[Goal]
Sift the material for lines containing "image", and return them.

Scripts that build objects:
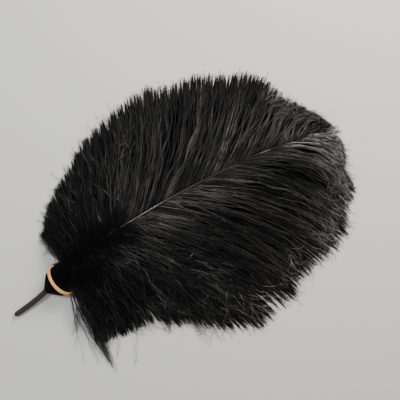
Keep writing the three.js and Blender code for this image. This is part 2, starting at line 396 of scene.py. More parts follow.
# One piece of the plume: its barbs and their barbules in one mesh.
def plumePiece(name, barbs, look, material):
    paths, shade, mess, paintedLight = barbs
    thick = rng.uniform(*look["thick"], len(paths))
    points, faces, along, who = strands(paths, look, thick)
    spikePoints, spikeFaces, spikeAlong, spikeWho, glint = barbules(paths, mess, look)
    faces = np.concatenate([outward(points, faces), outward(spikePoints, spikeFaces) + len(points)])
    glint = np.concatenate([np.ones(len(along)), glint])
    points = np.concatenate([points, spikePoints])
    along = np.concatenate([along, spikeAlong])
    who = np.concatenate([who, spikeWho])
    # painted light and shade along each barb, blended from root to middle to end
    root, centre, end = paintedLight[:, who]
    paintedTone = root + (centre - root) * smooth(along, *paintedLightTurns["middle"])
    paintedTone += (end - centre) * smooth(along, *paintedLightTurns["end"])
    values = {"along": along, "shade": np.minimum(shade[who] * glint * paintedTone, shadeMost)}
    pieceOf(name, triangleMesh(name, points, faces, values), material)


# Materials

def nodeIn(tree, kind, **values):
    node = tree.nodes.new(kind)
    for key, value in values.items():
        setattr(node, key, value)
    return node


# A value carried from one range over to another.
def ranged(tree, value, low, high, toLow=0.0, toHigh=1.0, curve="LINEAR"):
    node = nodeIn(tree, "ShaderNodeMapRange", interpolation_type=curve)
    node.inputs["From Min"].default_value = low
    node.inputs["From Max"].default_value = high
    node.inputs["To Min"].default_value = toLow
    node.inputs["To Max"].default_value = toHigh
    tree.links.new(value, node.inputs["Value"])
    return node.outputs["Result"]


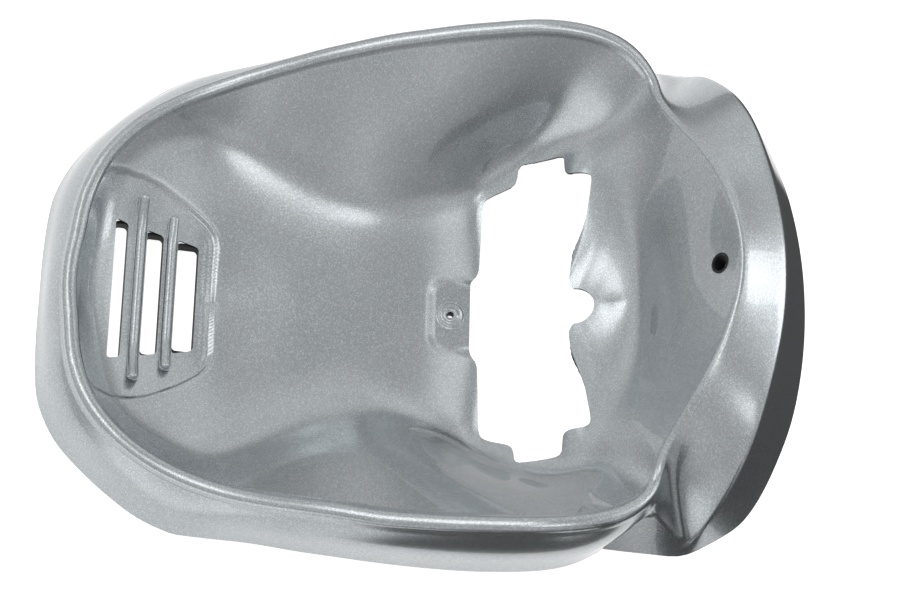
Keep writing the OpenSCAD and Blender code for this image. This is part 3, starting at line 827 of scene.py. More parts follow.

[Output below]
Keep writing the three.js and Blender code for this image. This is part 2, starting at line 396 of scene.py. More parts follow.
Keep writing the OpenSCAD and Blender code for this image. This is part 3, starting at line 827 of scene.py. More parts follow.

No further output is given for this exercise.